Work to be completed: Copy all records verbatim.

-- Start Data to use --

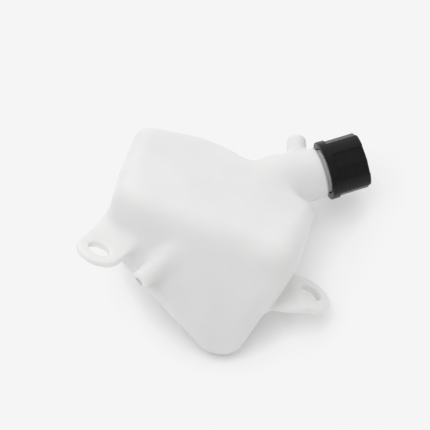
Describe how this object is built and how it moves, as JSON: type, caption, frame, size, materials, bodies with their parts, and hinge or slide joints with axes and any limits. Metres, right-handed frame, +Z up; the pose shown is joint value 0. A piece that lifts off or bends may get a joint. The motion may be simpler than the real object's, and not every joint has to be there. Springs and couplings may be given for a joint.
{
  "type": "coolant expansion tank",
  "caption": "Small blow-moulded coolant overflow tank with a screw-capped filler neck, mounting ears and hose nipples.",
  "frame": {"origin": "on the floor, in the base wall's flat face, under the middle of the body", "axes": "+X along the filler neck towards the cap, +Z up from the face that the tank lies on"},
  "size_m": [0.1776, 0.1353, 0.0728],
  "materials": {
    "tank_plastic": "satin translucent natural white polyethylene",
    "cap_plastic": "satin black moulded plastic",
    "seal_rubber": "matt black"
  },
  "bodies": {
    "tank": {"tank": "tank_plastic"},
    "seal": {"cap_seal": "seal_rubber"},
    "cap": {"cap": "cap_plastic"}
  },
  "joints": [
    {"name": "cap_lift", "type": "slide", "parent": "tank", "child": "seal", "axis": [1, 0, 0], "range_m": [0, 0.012]},
    {"name": "cap_turn", "type": "hinge", "parent": "seal", "child": "cap", "pos_m": [0.0782, 0.0211, 0.03], "axis": [1, 0, 0], "range_deg": [0, 1080]}
  ],
  "couplings": [
    {"joint": "cap_lift", "follows": "cap_turn", "m_per_rad": 0.0006366}
  ]
}
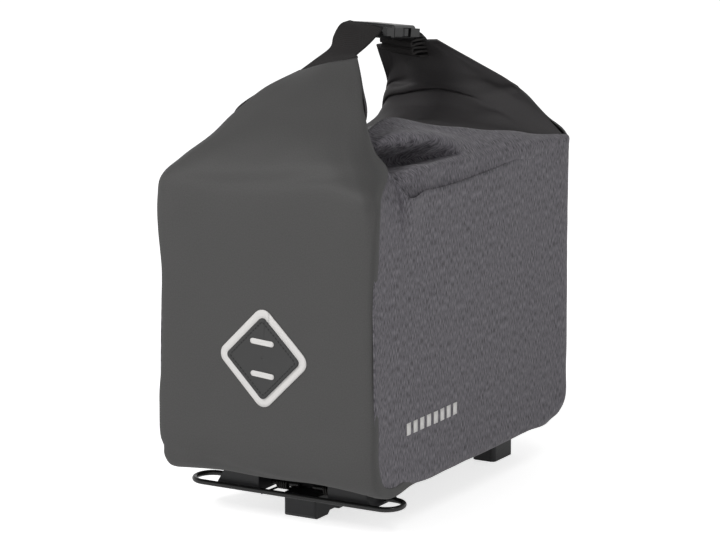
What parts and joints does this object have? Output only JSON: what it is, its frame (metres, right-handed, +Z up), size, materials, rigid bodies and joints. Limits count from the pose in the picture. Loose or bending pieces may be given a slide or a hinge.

-- End Data to use --

Solution for this task:
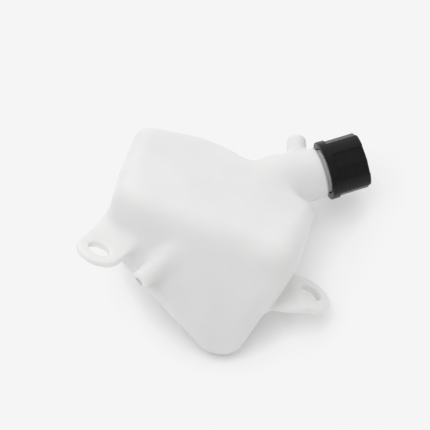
Describe how this object is built and how it moves, as JSON: type, caption, frame, size, materials, bodies with their parts, and hinge or slide joints with axes and any limits. Metres, right-handed frame, +Z up; the pose shown is joint value 0. A piece that lifts off or bends may get a joint. The motion may be simpler than the real object's, and not every joint has to be there. Springs and couplings may be given for a joint.
{
  "type": "coolant expansion tank",
  "caption": "Small blow-moulded coolant overflow tank with a screw-capped filler neck, mounting ears and hose nipples.",
  "frame": {"origin": "on the floor, in the base wall's flat face, under the middle of the body", "axes": "+X along the filler neck towards the cap, +Z up from the face that the tank lies on"},
  "size_m": [0.1776, 0.1353, 0.0728],
  "materials": {
    "tank_plastic": "satin translucent natural white polyethylene",
    "cap_plastic": "satin black moulded plastic",
    "seal_rubber": "matt black"
  },
  "bodies": {
    "tank": {"tank": "tank_plastic"},
    "seal": {"cap_seal": "seal_rubber"},
    "cap": {"cap": "cap_plastic"}
  },
  "joints": [
    {"name": "cap_lift", "type": "slide", "parent": "tank", "child": "seal", "axis": [1, 0, 0], "range_m": [0, 0.012]},
    {"name": "cap_turn", "type": "hinge", "parent": "seal", "child": "cap", "pos_m": [0.0782, 0.0211, 0.03], "axis": [1, 0, 0], "range_deg": [0, 1080]}
  ],
  "couplings": [
    {"joint": "cap_lift", "follows": "cap_turn", "m_per_rad": 0.0006366}
  ]
}
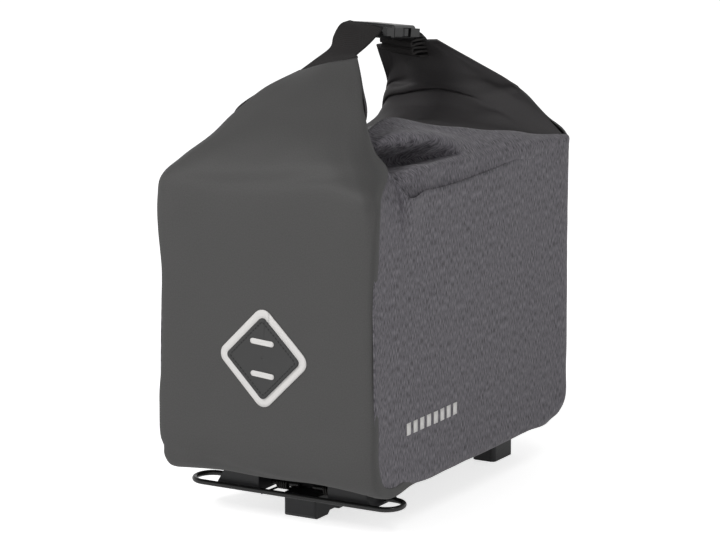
What parts and joints does this object have? Output only JSON: what it is, its frame (metres, right-handed, +Z up), size, materials, rigid bodies and joints. Limits count from the pose in the picture. Loose or bending pieces may be given a slide or a hinge.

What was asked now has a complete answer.